* START *

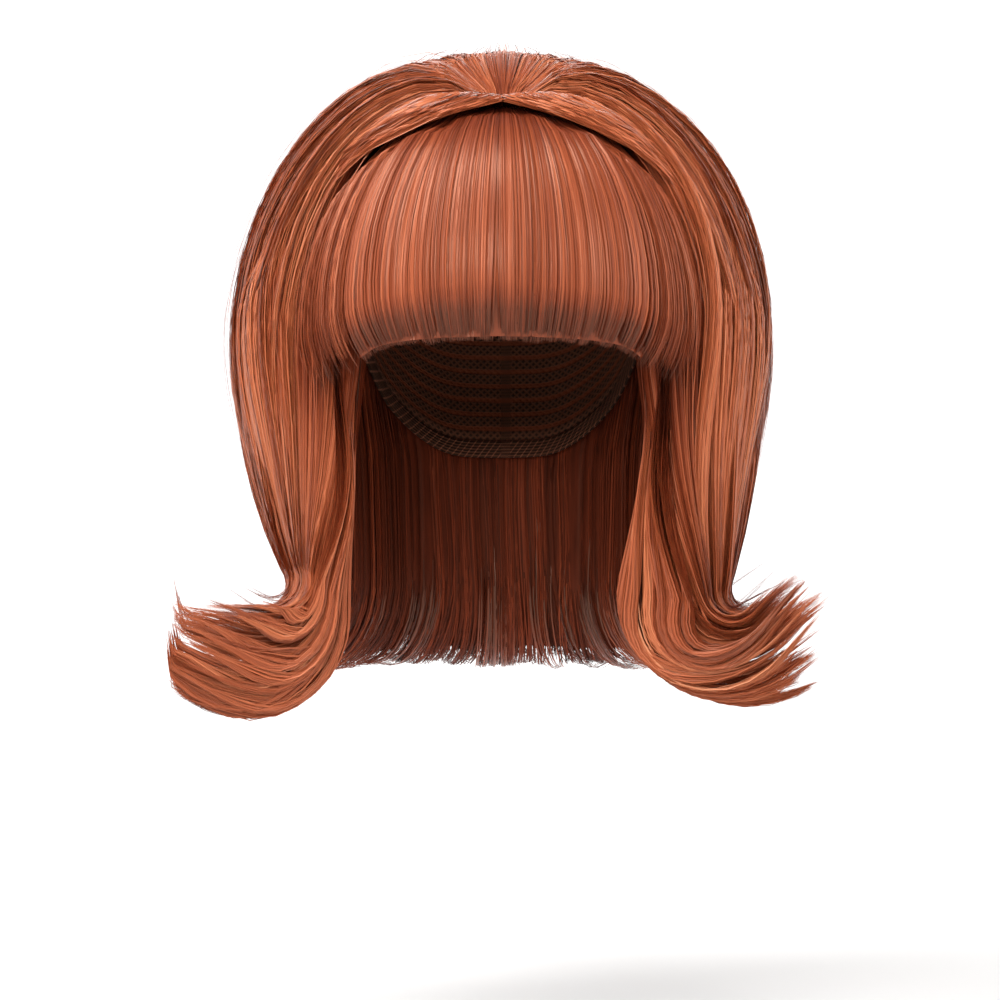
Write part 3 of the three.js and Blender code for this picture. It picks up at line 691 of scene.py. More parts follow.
def fibre_finish(name, gloss, roughness):
    """The fibre, with how much light its surface throws back and how rough it is."""
    look = {"IOR": 1.54, "Specular_IOR_Level": gloss, "Specular_Tint": colour("#f2bda0")}
    material, tree, shader = new_material(name, **look)
    strand = add_node(tree, "SeparateXYZ", links={0: add_node(tree, "UVMap", uv_map="Strand").outputs[0]})
    fine = {"Scale": (10 / STREAK_PITCH / 2, 10 / STREAK_LENGTH, 1)}
    grain = add_node(tree, "Mapping", fine, {"Vector": add_node(tree, "UVMap", uv_map="Grain").outputs[0]})
    noise = {"Scale": 1, "Detail": 3, "Roughness": 0.6}
    streaks = add_node(tree, "TexNoise", noise, {"Vector": grain.outputs[0]})
    spread = {1: STREAK_TINT, 2: -STREAK_TINT / 2}
    varied = add_node(tree, "Math", spread, {0: streaks.outputs["Fac"]}, operation="MULTIPLY_ADD")
    tint = add_node(tree, "Math", links={0: strand.outputs[0], 1: varied.outputs[0]}, operation="ADD")
    copper = add_node(tree, "ValToRGB", links={"Fac": tint.outputs[0]})
    set_stops(copper, (0, "#3a150b"), (0.25, "#76301a"), (0.5, "#a65231"), (0.75, "#c37049"), (1, "#dc9872"))
    tree.links.new(copper.outputs["Color"], shader.inputs["Base Color"])
    rub = {1: 0.2, 2: roughness - 0.1}
    polish = add_node(tree, "Math", rub, {0: streaks.outputs["Fac"]}, operation="MULTIPLY_ADD")
    tree.links.new(polish.outputs[0], shader.inputs["Roughness"])
    bump = add_node(tree, "Bump", {"Strength": 0.35, "Distance": 0.0003}, {"Height": streaks.outputs["Fac"]})
    tree.links.new(bump.outputs[0], shader.inputs["Normal"])
    return material


fibre = fibre_finish("copper_modacrylic_fibre", 0.75, 0.34)
# the low-gloss copy of the fibre, for the shaded inside of the wig
shade_matt_fibre = fibre_finish("shade_matt_modacrylic_fibre", 0.2, 0.6)

UNDER_LOCKS = table("start end", (0, 1), (1, 2), (2, 3), (3, 4), (4, 5))
FACE_START = PINCH_STEPS + CROWN_STEPS * 0.78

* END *

PROMPT → Copy out the material above in its entirety. Every detail must match.

RESPONSE TO THE TASK →
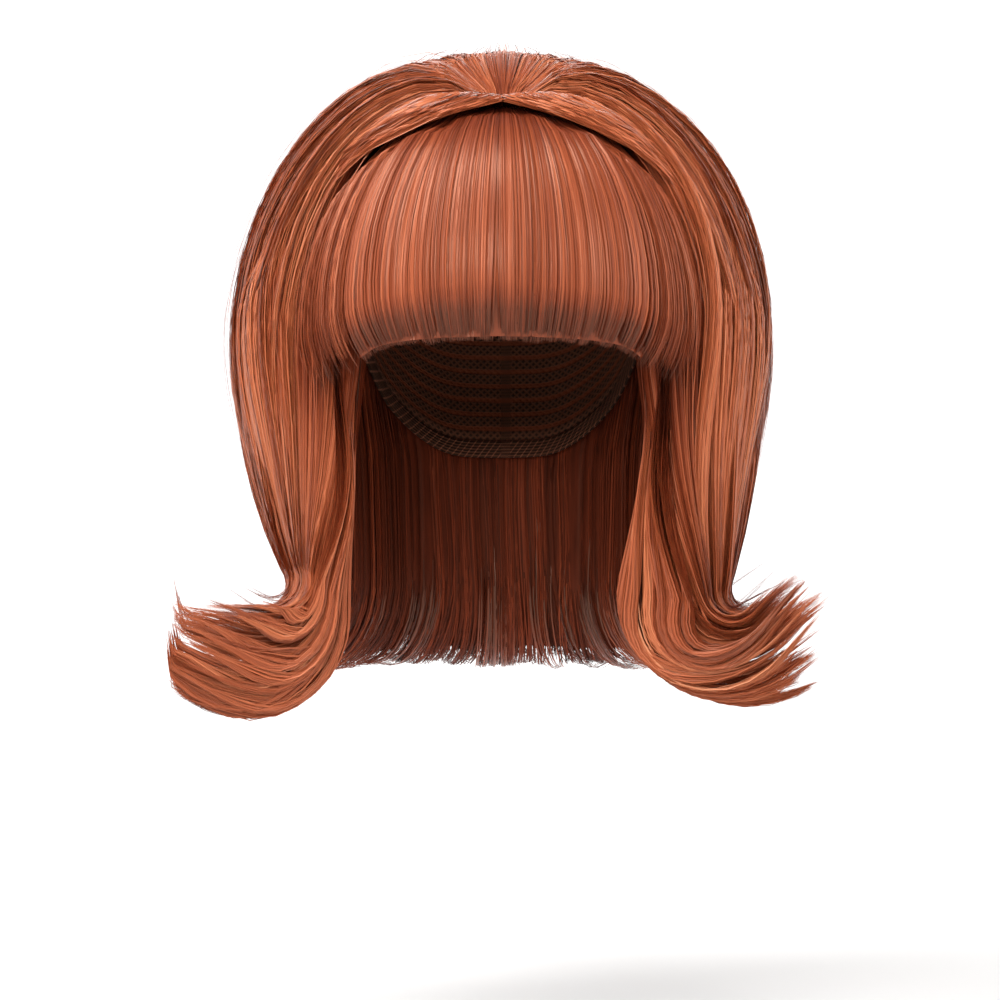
Write part 3 of the three.js and Blender code for this picture. It picks up at line 691 of scene.py. More parts follow.
def fibre_finish(name, gloss, roughness):
    """The fibre, with how much light its surface throws back and how rough it is."""
    look = {"IOR": 1.54, "Specular_IOR_Level": gloss, "Specular_Tint": colour("#f2bda0")}
    material, tree, shader = new_material(name, **look)
    strand = add_node(tree, "SeparateXYZ", links={0: add_node(tree, "UVMap", uv_map="Strand").outputs[0]})
    fine = {"Scale": (10 / STREAK_PITCH / 2, 10 / STREAK_LENGTH, 1)}
    grain = add_node(tree, "Mapping", fine, {"Vector": add_node(tree, "UVMap", uv_map="Grain").outputs[0]})
    noise = {"Scale": 1, "Detail": 3, "Roughness": 0.6}
    streaks = add_node(tree, "TexNoise", noise, {"Vector": grain.outputs[0]})
    spread = {1: STREAK_TINT, 2: -STREAK_TINT / 2}
    varied = add_node(tree, "Math", spread, {0: streaks.outputs["Fac"]}, operation="MULTIPLY_ADD")
    tint = add_node(tree, "Math", links={0: strand.outputs[0], 1: varied.outputs[0]}, operation="ADD")
    copper = add_node(tree, "ValToRGB", links={"Fac": tint.outputs[0]})
    set_stops(copper, (0, "#3a150b"), (0.25, "#76301a"), (0.5, "#a65231"), (0.75, "#c37049"), (1, "#dc9872"))
    tree.links.new(copper.outputs["Color"], shader.inputs["Base Color"])
    rub = {1: 0.2, 2: roughness - 0.1}
    polish = add_node(tree, "Math", rub, {0: streaks.outputs["Fac"]}, operation="MULTIPLY_ADD")
    tree.links.new(polish.outputs[0], shader.inputs["Roughness"])
    bump = add_node(tree, "Bump", {"Strength": 0.35, "Distance": 0.0003}, {"Height": streaks.outputs["Fac"]})
    tree.links.new(bump.outputs[0], shader.inputs["Normal"])
    return material


fibre = fibre_finish("copper_modacrylic_fibre", 0.75, 0.34)
# the low-gloss copy of the fibre, for the shaded inside of the wig
shade_matt_fibre = fibre_finish("shade_matt_modacrylic_fibre", 0.2, 0.6)

UNDER_LOCKS = table("start end", (0, 1), (1, 2), (2, 3), (3, 4), (4, 5))
FACE_START = PINCH_STEPS + CROWN_STEPS * 0.78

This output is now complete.